One way to amplify weak signals may be to receive data from multiple sources. Confidential, internal incident reporting systems, which are an integral part of an effective SMS, can be a rich source of hazard information. But people won't report their mistakes if they are afraid of being punished, representing a lost opportunity for organizational learning and risk reduction (Dekker, 2007).

During the Sandy Bay investigation, the TSB found that:"In a SMS environment, inappropriate use of punitive actions can result in a decrease in the number of hazards and occurrences reported, thereby reducing effectiveness of the SMS."

The way ahead

Implementing SMS does not and realistically cannot totally immunize organizations against failing to identify hazards and mitigate risks, ensure that goal conflicts are always reconciled in favour of safety or avoid insidious adaptations and drift.
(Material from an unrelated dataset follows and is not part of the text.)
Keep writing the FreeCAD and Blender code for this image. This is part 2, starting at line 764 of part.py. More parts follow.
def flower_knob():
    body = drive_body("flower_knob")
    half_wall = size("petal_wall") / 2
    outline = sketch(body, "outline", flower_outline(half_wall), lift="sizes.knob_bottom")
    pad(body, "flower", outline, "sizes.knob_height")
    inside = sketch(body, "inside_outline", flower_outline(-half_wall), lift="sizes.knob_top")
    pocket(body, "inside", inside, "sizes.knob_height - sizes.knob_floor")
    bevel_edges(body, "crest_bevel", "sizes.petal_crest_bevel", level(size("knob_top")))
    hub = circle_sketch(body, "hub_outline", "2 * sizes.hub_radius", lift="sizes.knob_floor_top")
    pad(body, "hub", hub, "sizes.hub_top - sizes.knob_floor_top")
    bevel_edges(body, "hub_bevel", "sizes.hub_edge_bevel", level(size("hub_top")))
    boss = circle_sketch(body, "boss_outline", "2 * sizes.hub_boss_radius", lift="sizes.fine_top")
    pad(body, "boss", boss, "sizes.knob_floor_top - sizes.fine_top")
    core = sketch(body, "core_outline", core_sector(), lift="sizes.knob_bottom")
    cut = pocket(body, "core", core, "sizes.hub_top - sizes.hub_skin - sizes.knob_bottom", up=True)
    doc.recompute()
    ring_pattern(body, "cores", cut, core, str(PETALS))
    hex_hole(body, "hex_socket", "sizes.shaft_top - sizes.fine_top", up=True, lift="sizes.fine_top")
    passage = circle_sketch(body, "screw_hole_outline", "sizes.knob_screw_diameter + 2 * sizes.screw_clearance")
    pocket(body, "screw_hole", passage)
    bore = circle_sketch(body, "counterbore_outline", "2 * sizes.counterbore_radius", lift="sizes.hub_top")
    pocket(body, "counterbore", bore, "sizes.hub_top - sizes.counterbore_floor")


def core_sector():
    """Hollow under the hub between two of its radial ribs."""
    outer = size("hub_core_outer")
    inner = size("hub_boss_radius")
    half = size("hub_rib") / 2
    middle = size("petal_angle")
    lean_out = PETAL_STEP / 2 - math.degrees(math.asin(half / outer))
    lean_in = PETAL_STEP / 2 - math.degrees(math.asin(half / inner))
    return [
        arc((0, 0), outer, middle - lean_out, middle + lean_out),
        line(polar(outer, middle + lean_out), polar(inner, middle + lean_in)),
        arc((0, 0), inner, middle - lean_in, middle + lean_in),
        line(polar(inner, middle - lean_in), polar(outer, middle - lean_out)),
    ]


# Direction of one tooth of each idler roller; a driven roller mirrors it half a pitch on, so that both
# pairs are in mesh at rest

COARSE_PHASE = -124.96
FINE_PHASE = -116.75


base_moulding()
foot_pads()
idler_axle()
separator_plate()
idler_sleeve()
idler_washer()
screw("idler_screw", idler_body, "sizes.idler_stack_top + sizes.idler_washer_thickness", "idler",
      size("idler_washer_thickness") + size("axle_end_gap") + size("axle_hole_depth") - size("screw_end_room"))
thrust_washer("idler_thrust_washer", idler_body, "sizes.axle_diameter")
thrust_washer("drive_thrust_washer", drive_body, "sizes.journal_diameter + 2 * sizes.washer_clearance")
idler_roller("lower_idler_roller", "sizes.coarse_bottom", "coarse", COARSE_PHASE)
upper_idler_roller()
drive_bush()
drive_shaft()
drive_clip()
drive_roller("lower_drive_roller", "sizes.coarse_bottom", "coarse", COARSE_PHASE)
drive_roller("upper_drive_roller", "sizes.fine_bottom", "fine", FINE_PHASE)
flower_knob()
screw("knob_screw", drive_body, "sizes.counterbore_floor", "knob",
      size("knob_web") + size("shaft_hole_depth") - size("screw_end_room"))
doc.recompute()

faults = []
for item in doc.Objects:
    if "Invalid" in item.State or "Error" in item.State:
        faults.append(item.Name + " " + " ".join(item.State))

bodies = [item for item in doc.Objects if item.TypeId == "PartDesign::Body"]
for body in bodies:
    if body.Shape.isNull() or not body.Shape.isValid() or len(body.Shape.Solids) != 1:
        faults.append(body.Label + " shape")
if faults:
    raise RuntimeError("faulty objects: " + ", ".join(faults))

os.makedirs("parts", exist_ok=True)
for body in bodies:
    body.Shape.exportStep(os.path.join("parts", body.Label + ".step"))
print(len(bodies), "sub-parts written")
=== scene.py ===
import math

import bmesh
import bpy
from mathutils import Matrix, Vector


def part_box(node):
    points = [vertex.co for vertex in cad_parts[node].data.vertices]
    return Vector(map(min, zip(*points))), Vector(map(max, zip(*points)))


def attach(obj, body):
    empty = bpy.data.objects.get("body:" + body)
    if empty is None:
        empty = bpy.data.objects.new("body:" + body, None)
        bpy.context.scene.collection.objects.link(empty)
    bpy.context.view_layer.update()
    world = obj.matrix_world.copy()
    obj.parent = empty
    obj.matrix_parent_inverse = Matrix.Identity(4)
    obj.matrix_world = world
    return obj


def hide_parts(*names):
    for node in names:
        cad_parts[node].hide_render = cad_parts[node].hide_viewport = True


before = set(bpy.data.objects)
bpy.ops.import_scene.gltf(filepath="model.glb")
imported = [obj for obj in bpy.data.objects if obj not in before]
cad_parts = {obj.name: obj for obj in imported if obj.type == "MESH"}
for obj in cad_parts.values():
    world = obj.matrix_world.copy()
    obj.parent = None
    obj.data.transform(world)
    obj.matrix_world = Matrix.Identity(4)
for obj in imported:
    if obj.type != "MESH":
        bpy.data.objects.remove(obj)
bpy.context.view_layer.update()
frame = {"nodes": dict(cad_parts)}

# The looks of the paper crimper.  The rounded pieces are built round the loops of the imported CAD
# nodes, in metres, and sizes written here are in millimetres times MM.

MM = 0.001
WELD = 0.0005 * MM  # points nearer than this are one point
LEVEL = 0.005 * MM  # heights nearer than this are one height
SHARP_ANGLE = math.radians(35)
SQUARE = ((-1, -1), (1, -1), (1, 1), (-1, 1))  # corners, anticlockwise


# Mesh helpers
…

While SMS is an effective way of managing risk, its success depends on how it is implemented. SMS requires complete commitment from senior management, a significant investment of time and resources, a solid safety culture that permeates the organization and formal, documented processes that actually work for the operator. As well, regulators still need to provide effective safety oversight, especially during the transition to the SMS environment.
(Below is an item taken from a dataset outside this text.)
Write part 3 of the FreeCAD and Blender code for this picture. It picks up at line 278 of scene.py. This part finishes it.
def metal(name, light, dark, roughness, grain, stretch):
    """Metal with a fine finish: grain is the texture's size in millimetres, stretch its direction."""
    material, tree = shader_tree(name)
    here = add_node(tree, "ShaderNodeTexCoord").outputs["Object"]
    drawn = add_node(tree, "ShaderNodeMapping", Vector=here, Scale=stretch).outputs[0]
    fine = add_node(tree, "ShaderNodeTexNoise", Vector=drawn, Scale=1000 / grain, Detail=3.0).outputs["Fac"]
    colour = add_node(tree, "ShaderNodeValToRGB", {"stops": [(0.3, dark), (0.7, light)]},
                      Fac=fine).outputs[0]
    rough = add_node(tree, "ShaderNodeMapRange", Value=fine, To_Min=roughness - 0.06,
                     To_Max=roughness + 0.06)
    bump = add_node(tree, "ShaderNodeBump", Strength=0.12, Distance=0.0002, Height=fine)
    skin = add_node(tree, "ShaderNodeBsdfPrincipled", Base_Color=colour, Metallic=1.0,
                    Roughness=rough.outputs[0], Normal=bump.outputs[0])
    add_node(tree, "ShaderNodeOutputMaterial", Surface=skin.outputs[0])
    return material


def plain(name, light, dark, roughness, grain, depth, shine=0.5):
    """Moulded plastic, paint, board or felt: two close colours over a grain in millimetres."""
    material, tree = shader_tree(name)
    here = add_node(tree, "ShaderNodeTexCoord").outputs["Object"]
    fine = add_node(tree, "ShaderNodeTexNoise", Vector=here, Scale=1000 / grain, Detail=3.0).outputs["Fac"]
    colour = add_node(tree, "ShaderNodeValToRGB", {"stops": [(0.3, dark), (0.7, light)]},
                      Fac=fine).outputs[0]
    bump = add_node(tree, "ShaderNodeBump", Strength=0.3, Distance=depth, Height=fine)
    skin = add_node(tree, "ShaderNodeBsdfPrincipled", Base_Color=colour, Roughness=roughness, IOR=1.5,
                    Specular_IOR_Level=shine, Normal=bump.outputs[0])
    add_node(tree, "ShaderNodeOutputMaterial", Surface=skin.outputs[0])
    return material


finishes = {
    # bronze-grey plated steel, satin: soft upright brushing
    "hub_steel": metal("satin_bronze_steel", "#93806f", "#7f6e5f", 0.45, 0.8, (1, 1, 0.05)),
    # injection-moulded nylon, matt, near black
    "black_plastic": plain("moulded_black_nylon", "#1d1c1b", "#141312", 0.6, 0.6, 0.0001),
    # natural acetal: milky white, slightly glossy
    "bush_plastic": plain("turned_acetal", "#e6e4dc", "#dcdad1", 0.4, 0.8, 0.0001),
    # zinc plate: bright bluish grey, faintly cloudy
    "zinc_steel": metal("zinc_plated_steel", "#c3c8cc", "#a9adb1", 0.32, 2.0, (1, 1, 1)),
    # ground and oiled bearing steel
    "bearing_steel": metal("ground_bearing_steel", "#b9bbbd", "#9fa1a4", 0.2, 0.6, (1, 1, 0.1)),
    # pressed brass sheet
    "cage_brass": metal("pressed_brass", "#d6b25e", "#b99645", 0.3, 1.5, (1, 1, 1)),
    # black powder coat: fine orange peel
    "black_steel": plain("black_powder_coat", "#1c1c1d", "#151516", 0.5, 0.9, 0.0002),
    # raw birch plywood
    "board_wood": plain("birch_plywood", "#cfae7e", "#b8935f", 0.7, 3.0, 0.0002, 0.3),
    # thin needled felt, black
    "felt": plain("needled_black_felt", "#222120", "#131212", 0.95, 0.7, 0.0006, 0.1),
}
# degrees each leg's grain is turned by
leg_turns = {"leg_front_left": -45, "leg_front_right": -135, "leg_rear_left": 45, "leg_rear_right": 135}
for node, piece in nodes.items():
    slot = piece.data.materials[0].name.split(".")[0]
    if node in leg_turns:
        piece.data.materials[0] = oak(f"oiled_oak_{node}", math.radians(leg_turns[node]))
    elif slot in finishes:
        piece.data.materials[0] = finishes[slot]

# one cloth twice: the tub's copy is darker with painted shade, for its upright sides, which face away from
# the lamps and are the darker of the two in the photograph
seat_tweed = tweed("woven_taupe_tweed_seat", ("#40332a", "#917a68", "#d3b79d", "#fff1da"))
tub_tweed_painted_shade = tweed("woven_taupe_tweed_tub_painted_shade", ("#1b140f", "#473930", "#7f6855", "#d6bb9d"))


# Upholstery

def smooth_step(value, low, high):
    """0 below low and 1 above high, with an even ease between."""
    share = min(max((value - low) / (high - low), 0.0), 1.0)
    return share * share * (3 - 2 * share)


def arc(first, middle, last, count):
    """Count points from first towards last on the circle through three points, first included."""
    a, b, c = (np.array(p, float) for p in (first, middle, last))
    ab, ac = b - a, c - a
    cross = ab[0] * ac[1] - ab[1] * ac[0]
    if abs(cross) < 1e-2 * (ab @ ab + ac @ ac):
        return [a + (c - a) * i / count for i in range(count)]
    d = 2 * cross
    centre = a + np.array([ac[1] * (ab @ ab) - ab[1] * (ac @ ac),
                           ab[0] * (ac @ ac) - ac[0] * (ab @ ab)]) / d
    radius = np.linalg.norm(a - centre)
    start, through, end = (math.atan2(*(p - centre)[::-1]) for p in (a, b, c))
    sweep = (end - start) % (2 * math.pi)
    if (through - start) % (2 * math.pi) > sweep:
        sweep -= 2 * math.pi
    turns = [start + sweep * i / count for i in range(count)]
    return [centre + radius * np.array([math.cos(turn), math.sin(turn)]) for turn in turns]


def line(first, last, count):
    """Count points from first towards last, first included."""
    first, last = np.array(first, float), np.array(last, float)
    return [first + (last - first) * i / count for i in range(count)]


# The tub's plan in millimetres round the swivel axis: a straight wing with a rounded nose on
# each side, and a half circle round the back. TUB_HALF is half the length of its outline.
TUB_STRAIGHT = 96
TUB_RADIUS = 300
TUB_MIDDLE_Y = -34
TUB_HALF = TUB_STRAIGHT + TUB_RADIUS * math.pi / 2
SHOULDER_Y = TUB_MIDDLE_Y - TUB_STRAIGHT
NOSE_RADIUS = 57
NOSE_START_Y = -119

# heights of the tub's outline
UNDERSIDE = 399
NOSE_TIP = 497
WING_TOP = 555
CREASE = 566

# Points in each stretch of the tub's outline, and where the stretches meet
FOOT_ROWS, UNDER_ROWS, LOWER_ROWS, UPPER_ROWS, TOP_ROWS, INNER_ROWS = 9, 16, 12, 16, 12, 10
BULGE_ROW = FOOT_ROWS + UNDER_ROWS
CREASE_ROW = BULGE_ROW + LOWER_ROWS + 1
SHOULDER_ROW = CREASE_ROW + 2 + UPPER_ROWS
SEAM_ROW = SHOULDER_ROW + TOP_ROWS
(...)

Organizations implementing SMS can and should learn from accident investigations since they also demonstrate patterns of accident pre-cursors (e.g. not thinking through what might go wrong, not having an effective means to track and highlight recurrent safety deficiencies, insufficient training and/or resources to deal with unexpected events).

As the implementation of SMS matures, the TSB will continue to investigate how effectively operators manage safety risks and we will communicate the lessons we learn to regulators, the transportation industry and the Canadian public.